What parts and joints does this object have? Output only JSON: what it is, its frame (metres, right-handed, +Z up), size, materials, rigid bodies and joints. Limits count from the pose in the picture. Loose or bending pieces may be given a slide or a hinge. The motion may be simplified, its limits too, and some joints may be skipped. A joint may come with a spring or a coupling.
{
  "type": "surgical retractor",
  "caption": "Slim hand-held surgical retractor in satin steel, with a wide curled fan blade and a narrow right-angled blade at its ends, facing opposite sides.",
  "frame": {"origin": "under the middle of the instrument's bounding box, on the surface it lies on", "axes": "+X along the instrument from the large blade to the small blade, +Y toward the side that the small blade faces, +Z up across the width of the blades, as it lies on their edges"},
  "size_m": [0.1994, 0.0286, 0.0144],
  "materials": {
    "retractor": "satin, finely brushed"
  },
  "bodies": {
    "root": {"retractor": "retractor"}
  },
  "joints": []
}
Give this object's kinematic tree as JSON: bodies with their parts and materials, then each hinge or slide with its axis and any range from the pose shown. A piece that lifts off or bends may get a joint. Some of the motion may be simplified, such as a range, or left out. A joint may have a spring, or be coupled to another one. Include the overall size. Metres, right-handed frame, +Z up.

What is asked:
Return each line of the data that contains the string "bodies".

Expected answer:
What parts and joints does this object have? Output only JSON: what it is, its frame (metres, right-handed, +Z up), size, materials, rigid bodies and joints. Limits count from the pose in the picture. Loose or bending pieces may be given a slide or a hinge. The motion may be simplified, its limits too, and some joints may be skipped. A joint may come with a spring or a coupling.
  "bodies": {
Give this object's kinematic tree as JSON: bodies with their parts and materials, then each hinge or slide with its axis and any range from the pose shown. A piece that lifts off or bends may get a joint. Some of the motion may be simplified, such as a range, or left out. A joint may have a spring, or be coupled to another one. Include the overall size. Metres, right-handed frame, +Z up.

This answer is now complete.